I have struggled to manage my time wisely in the last few weeks and really apologize for failing to keep up with the clearly explained structure of the course. (You can offer your explanation and take responsibility for your mistake here).
If you are willing to accept this assignment past its date, I am prepared to turn it in on ____ (offer a suggested deadline here). Or I can come by your office hours tomorrow to discuss this further if that suits you (offer an alternative to discuss it in person if appropriate).
Again, I am sorry for this mismanagement on my part. I am doing my best to improve myself in terms of time and assignment management.
(Your name, class, and section information)
No matter the response your professor gives you, continue to be respectful in your communications.
Your professor is doing you a favor by negotiating deadlines and trying to help you out in succeeding in the class. Even if you are facing a harsher penalty than you would like, try to take it in stride and remember this lesson for the next set of deadlines you are facing.

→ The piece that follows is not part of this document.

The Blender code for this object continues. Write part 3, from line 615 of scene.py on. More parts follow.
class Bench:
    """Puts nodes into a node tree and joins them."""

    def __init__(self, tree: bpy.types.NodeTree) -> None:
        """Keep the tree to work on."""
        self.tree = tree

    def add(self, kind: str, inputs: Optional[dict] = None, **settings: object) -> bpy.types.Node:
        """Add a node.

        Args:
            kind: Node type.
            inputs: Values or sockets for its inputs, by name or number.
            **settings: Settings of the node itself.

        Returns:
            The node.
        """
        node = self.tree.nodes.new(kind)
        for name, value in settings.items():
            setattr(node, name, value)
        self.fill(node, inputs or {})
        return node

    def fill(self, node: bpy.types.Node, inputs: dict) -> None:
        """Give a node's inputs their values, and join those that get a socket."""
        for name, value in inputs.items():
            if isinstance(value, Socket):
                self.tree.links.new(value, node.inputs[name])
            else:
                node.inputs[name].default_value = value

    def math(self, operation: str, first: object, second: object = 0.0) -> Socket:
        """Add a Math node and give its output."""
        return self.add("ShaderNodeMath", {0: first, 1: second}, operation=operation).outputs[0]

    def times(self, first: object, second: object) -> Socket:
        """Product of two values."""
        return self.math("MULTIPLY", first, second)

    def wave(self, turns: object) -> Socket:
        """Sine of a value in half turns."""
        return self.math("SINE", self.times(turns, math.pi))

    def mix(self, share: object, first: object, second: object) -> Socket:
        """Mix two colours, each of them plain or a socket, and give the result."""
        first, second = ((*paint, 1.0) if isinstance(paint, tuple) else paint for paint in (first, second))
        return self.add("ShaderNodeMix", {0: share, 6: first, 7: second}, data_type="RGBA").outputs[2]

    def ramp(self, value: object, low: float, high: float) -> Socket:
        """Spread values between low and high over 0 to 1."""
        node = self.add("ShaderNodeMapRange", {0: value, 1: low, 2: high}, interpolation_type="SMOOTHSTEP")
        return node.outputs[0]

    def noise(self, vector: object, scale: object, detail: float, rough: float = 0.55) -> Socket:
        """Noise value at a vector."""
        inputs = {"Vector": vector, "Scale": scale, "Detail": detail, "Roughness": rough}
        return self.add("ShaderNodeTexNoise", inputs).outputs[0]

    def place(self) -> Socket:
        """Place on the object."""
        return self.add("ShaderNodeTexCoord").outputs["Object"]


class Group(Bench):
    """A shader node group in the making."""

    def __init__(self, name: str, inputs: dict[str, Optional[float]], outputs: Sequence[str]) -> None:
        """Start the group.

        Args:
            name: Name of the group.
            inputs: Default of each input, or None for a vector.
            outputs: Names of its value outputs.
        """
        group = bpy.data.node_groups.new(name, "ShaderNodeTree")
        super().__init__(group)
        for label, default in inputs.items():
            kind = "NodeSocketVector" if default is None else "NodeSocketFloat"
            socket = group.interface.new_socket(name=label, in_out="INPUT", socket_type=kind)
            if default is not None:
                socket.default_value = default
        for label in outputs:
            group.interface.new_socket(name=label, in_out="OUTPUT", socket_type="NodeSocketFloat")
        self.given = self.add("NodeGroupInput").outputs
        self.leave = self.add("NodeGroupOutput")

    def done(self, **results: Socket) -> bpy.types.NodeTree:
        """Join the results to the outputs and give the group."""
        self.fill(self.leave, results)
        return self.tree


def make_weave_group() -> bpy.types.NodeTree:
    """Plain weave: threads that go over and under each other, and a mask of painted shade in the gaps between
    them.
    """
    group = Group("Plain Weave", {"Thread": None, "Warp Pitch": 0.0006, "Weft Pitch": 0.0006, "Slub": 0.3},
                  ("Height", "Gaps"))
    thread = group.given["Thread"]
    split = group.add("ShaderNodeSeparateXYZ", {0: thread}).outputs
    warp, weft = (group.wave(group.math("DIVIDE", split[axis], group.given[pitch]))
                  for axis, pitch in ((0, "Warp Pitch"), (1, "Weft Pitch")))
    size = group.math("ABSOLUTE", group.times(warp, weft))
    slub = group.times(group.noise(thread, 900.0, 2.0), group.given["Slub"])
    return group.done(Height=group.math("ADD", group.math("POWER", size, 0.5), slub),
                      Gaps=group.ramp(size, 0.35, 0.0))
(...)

If your professor doesn’t respond to your email, see this guide on what to do.
When it comes to turning in late assignments, your ability to do so will depend on your professor and your circumstances. It is best to understand the late assignment policy for each class from the beginning, so you know what kinds of penalties you are facing for late work.
When it comes to contacting your professor, try to do this as early as possible. The sooner you talk to your professor, the more likely he or she is to try to help you. If you are facing a real emergency, remember to communicate this and provide any supporting documentation.